What are you? Are you an introvert or an extrovert? Take the quiz:

~ What are the implications for our students? 

...For our classrooms?

Sunday, April 14, 2013

The Monday morning memo ~ 27

A Teacher's Spring Time Reflection: 
10 Questions to Ask Yourself

1) - What has been the most effective lesson of the year?

2) - What topic generated the most interest from the students?

3) - Who has been your greatest success story in class?

4) - Who is in the most need of your help during this final part of the year?

5) - What are you looking forward to the most from this point forward?

6) - What new technique will you try again before the end of the year?

7) - What is your progress on your goals at this point?

8) - Have your students had a chance to explore a topic of self-interest?

9) - Do your students know how proud you are of them?

10) - How can you begin, today, to explore the greater potential you have to make an impact on the lives of your students?

Adora Svitak: What adults can learn from kids... (10 minute TED talk)

Poem of the week: "Practice what you preach by Ben L. Byer"

It's easier to preach than to practice
It's easier to say than to do.
Most sermons are heard by the many
But taken to heart by the few.
It's easier to cheer than to battle
It's easier to stay than to go.
To drift you but lay down the oars
To go upstream you must row.

**As an added bonus to kick off Spring, we have recently started a relationship with Anytime Fitness to provide some reduced cost health services to our employees.
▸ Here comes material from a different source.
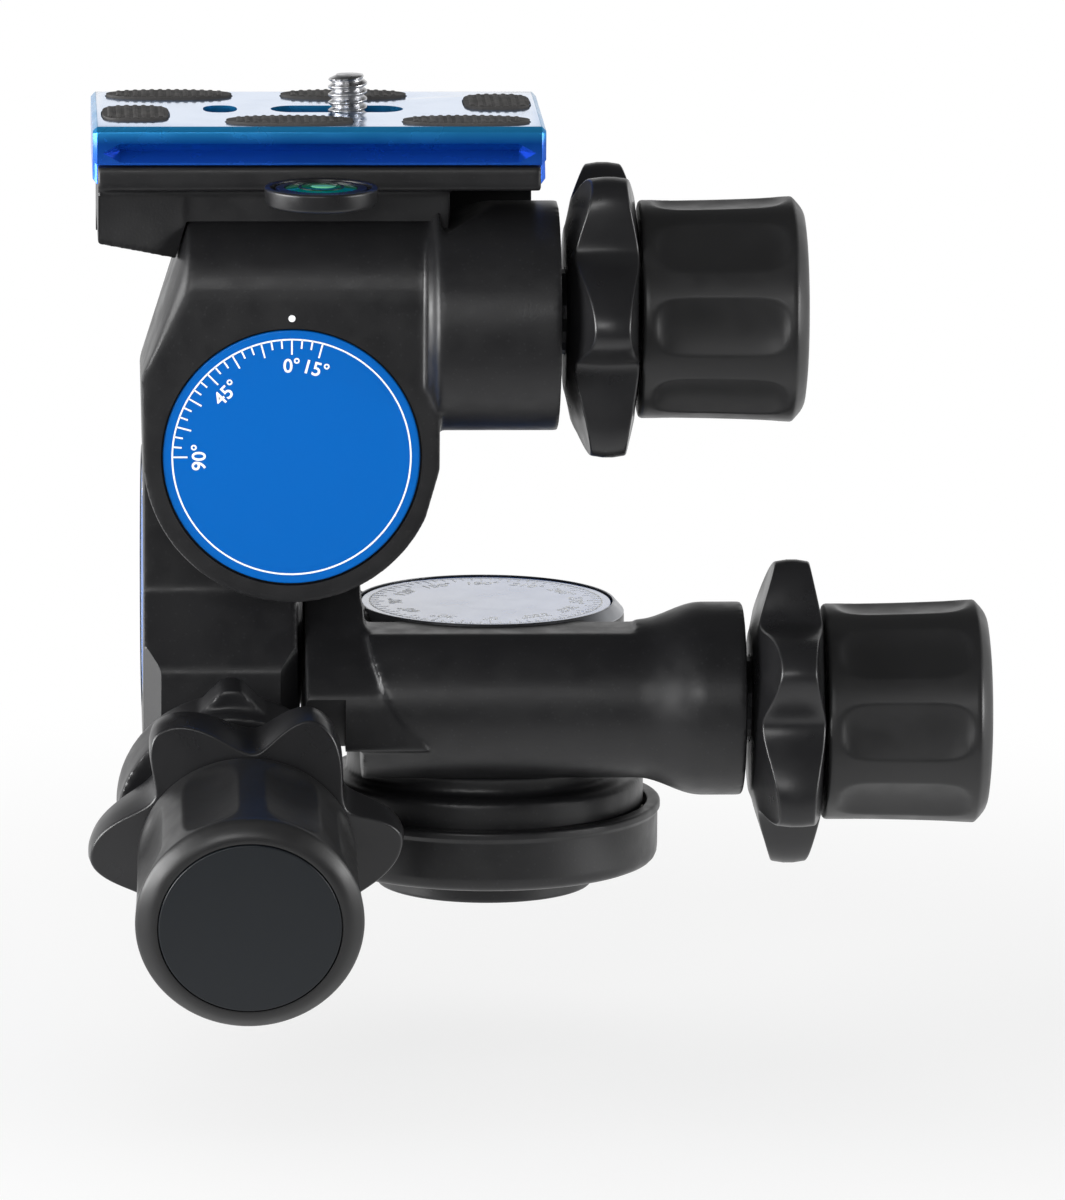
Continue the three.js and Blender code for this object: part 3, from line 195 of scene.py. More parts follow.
links.new(distance.outputs["Value"], fade.inputs["Value"])
links.new(fade.outputs[0], share.inputs[0])
links.new(seen_as_white(tree), share.inputs[1])
links.new(share.outputs[0], blend.inputs["Fac"])
links.new(matt.outputs[0], blend.inputs[1])
links.new(glow.outputs[0], blend.inputs[2])
links.new(blend.outputs[0], parts["Material Output"].inputs["Surface"])
floor_mesh.materials.append(floor_material)


head_middle = Vector((0, 0, 0.06))
softboxes = {
    "left_box": ((-0.85, -0.25, 0.12), (0.8, 0.35), 13),
    "right_box": ((0.9, -0.3, 0.1), (0.5, 0.35), 5),
    "front_box": ((-0.3, -1.15, 0.42), (0.6, 0.25), 3),
}
for name, (place, size, power) in softboxes.items():
    light = bpy.data.objects.new(name, bpy.data.lights.new(name, "AREA"))
    light.data.shape = "RECTANGLE"
    light.data.size, light.data.size_y = size
    light.data.energy = power
    light.location = place
    aim = head_middle - Vector(place)
    light.rotation_mode = "QUATERNION"
    light.rotation_quaternion = aim.to_track_quat("-Z", "Y")
    scene.collection.objects.link(light)

# Foot and ring: one aluminium casting, turned on its rim and foot and powder-coated black.
# The head sits on the tripod by the foot, and the ring carries the pan bearing.
round_sides = 144
cast_voxel = 0.00042
cast_black = (0.0095, 0.0095, 0.0105, 1)
cast_fleck = (0.017, 0.017, 0.0185, 1)


def add_piece(name, form):
    bmesh.ops.recalc_face_normals(form, faces=form.faces)
    mesh = bpy.data.meshes.new(name)
    form.to_mesh(mesh)
    form.free()
    piece = bpy.data.objects.new(name, mesh)
    scene.collection.objects.link(piece)
    return piece


nearly_straight = math.radians(88)
longest_round = 0.48


def rounded(corners, radius, closed=True, steps=5):
    points = []
    for i, corner in enumerate(corners):
        here = Vector(corner[:2])
        size = corner[2] if len(corner) > 2 else radius
        if size == 0 or (not closed and i in (0, len(corners) - 1)):
            points.append(here)
            continue
        before = Vector(corners[i - 1][:2]) - here
        after = Vector(corners[(i + 1) % len(corners)][:2]) - here
        half_angle = before.angle(after) / 2
        if half_angle > nearly_straight:
            points.append(here)
            continue
        reach = min(size / math.tan(half_angle), before.length * longest_round, after.length * longest_round)
        start = here + before.normalized() * reach
        end = here + after.normalized() * reach
        for k in range(steps + 1):
            t = k / steps
            points.append(start * (1 - t) ** 2 + here * 2 * t * (1 - t) + end * t**2)
    return points


def turn(form, profile, place=Matrix(), sides=round_sides, ring=False, radius_at=None):
    rings = []
    for level, (radius, height) in enumerate(profile):
        if radius < 1e-7:
            rings.append([form.verts.new(place @ Vector((0, 0, height)))])
            continue
        circle = []
        for k in range(sides):
            angle = 2 * math.pi * k / sides
            r, z = radius_at(level, radius, height, angle) if radius_at else (radius, height)
            circle.append(form.verts.new(place @ Vector((r * math.cos(angle), r * math.sin(angle), z))))
        rings.append(circle)
    pairs = list(zip(rings, rings[1:])) + ([(rings[-1], rings[0])] if ring else [])
    for low, high in pairs:
        for k in range(sides):
            n = (k + 1) % sides
            corners = [low[k % len(low)], low[n % len(low)], high[n % len(high)], high[k % len(high)]]
            corners = [corner for i, corner in enumerate(corners) if corner is not corners[i - 1]]
            if len(corners) > 2:
                form.faces.new(corners)


def bore(form, radius, low, high, place=Matrix(), sides=round_sides):
    turn(form, [(0, low), (radius, low), (radius, high), (0, high)], place, sides)


def washer(form, inner, outer, low, high, place=Matrix(), sides=round_sides):
    turn(form, [(inner, low), (outer, low), (outer, high), (inner, high)], place, sides, ring=True)


def oblong(left, right, low, high):
    return [(left, low), (right, low), (right, high), (left, high)]


def raise_outline(form, outline, low, high, place=Matrix()):
    layers = [[form.verts.new(place @ Vector((a, b, height))) for a, b in outline] for height in (low, high)]
    count = len(outline)
    for k in range(count):
        n = (k + 1) % count
        form.faces.new((layers[0][k], layers[0][n], layers[1][n], layers[1][k]))
    form.faces.new(layers[0][::-1])
    form.faces.new(layers[1])


def smooth(piece, angle=32):
    piece.data.shade_smooth()
    piece.data.set_sharp_from_angle(angle=math.radians(angle))


def dress(piece, material, body, slot, *replaced):
    piece.data.materials.clear()
    piece.data.materials.append(material)
    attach(piece, body)
    if replaced:
        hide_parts(*replaced)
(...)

See the image below for more information, and feel free to contact Debbie Willman if you have any questions about what services Anytime Fitness can provide you. Also, our district will be offering payroll deduction in September starting in the 2013-2014 school year.

Debbie Willman

Anytime Fitness
110 Union Plaza Drive
Union, MO 63084


Sunday, April 7, 2013

The Monday morning memo ~ 26

The 21st century classroom...

Doesn't just focus on "what" kids learn, it focuses more on "how" kids learn best...

Knows the difference between something that is hard, and something that is rigorous...

Makes learning both relevant and meaningful...

Recognizes We're preparing our students for a world that doesn't yet exist using technology that hasn't yet been invented to solve problems we haven't even thought of...

Embraces the notion that education should be done "with" our students, rather than "to" our students...

Provides opportunities for students to explore, discover, create & experience failure...

Accepts that the world is a playground for learners, and learning can no longer be contained to the four walls of a classroom...

Understands that you can't be "data-driven" unless you actually make adjustments and modifications to your instructional practices as a result of that data...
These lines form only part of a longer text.